By: Capt. Joel Brandenburg
Happy holidays to all of our Florida Keys fishing friends and family! I’ve just returned from a month-long deer hunting trip. I fish 300 days per year so I can afford to hunt the other 65 days. We started out in Sparta, Georgia and took a nice 8pt buck. Then went to Berring, Missouri and harvested a beautiful 10pt buck and from there I traveled to Osgood, Indiana.
I had an encounter two days in a row with a monster 10pt buck. I was bow hunting and he was just out of range both times to make an ethical bow shot. I felt strongly he would show up in the next few days after those encounters and I would get a better chance at him especially since rifle season had started and I had switched from a bow to a rifle. Even though I had him patterned and played the wind right on each sit in the tree stand he didn’t show up for five days.

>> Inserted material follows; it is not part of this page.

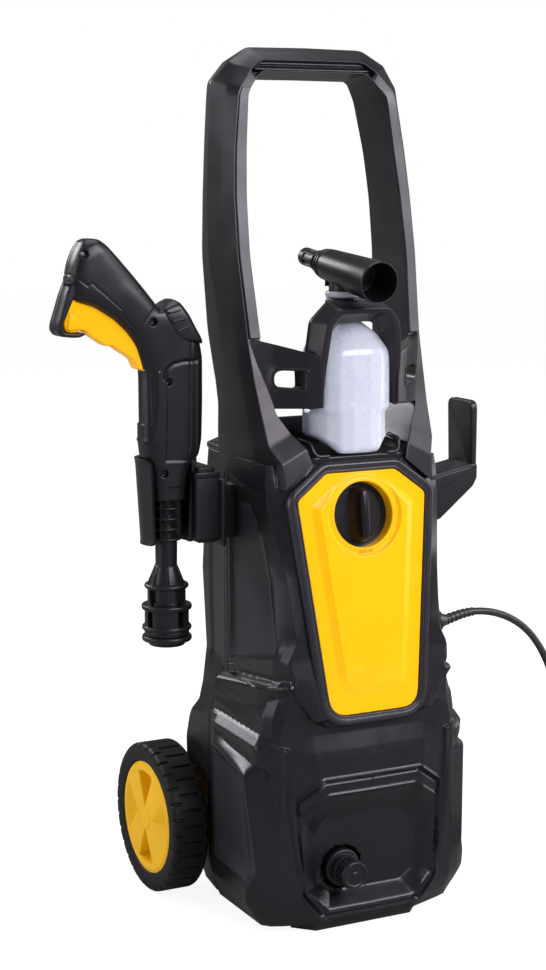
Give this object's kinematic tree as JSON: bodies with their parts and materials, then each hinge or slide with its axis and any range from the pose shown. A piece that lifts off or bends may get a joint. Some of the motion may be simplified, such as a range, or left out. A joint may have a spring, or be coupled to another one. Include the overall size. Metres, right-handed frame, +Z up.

On my last evening hunt thanksgiving afternoon, I took my late buddies 14-year-old daughter Jaelynn hunting. She always hunted with her dad, and he passed away in a tragic accident a few years ago and I promised her I would take her hunting. On thanksgiving evening about 15 mins before dark from our two-person ground blind we see a giant buck step out of the woods and onto the edge of a cut corn field at about 250 yards away. I told her to lift my 30-06 rifle slowly and put the cross hairs on the buck. She said, “I can’t shoot that buck from this far away!” I said, “I can” and grabbed the gun, aimed, and pulled the trigger. The buck jumped straight up, hit the ground flat on his back and flopped around like a fish out of water. Legs in the air like a sprayed roach.
I tried to make a second shot and click, third shot and click and forth shot boom and missed the buck as he was crawling back into the bush. For whatever reason two bullets misfired. To make a long story short, we drove up to the spot that I hit the buck and found him. Being the biggest buck I’ve ever shot, along with the pressure I put on myself to be an ethical hunter who makes ethical shots, there was a lot on the line to find this buck. Once I realized this buck had enough strength to jump the tall fence, plus it was getting pitch black dark and I didn’t want to spook a crippled buck further back into the deep woods, we backed out and phoned a friend.
I called my hunting/fishing buddy Jeff Foster who owns a local bait shop in nearby Versailles, Indiana and ask him to bring this special blood light and come to Osgood, Indiana and help us track this buck. Now that’s a great buddy who will leave his family on Thanksgiving night to help a friend in need. We tracked the blood trail another half mile back in the woods and the blood trail ended on the bottom of a riverbed. We walked around in the woods for hours looking for that buck but didn’t find him. I had to fly back to the Keys the next morning.
The next morning, I jumped on my plane and my buddy Jeff joined up with another buddy Todd and the farmer/landowner Dave put together a search party for hours and miles with no luck finding that buck. Last time I felt even close to what I was feeling is when we lost a giant Blue Marlin last year off the coast of Marathon in the Florida Keys. Before I left, I gave Jaelynn my 30-06 Ruger riffle with Vortex scope, hard gun case and ground blind. Even though it was a story of the one that got away that hunt was very sentimental for both Jaelynn and I in honor of her late father and maybe that hunt will help assure that Jaelynn won’t ever be the kid who gets away. Most kids who love to hunt and/or fish stay out of trouble. I hope her dad was looking down smiling at us. Hunting and fishing are unpredictable, with a lot of luck and lack of luck sometimes. There’s no guarantees except our “No Fish No Pay” policy. Captain Joel’s Fishin’ Holes is usually about a fishing adventure and not about hunting.
However, while I was away hunting, my 25-year-old son was chartering most every day, and between him and some other fellow captain colleagues here is what I hear: the yellowtail bite is on fire between 50ft deep and 70ft deep at the reef and the sharks have settled down so you can land most of your gamefish rather than half of your gamefish.
The Mahi bite is good at around 650ft. This time of year, the mahi bite usually slows to a halt, but since they started late this year, I guess they’re ending late too. I also think it’s good because we haven’t been hit with any major cold fronts yet.
Mutton and grouper bite is ok. Tuna bite is ok, and the Marathon Humps have been very unpredictable lately. The bridge and back country action is heating up with quality mangroves and yellow jacks. The wahoo bite has been great during full moons in the early morning and late afternoons around deep wrecks. Best bait for wahoo is live baby bonita. Anglers have been catching billfish, sailfish shallow, swordfish deep.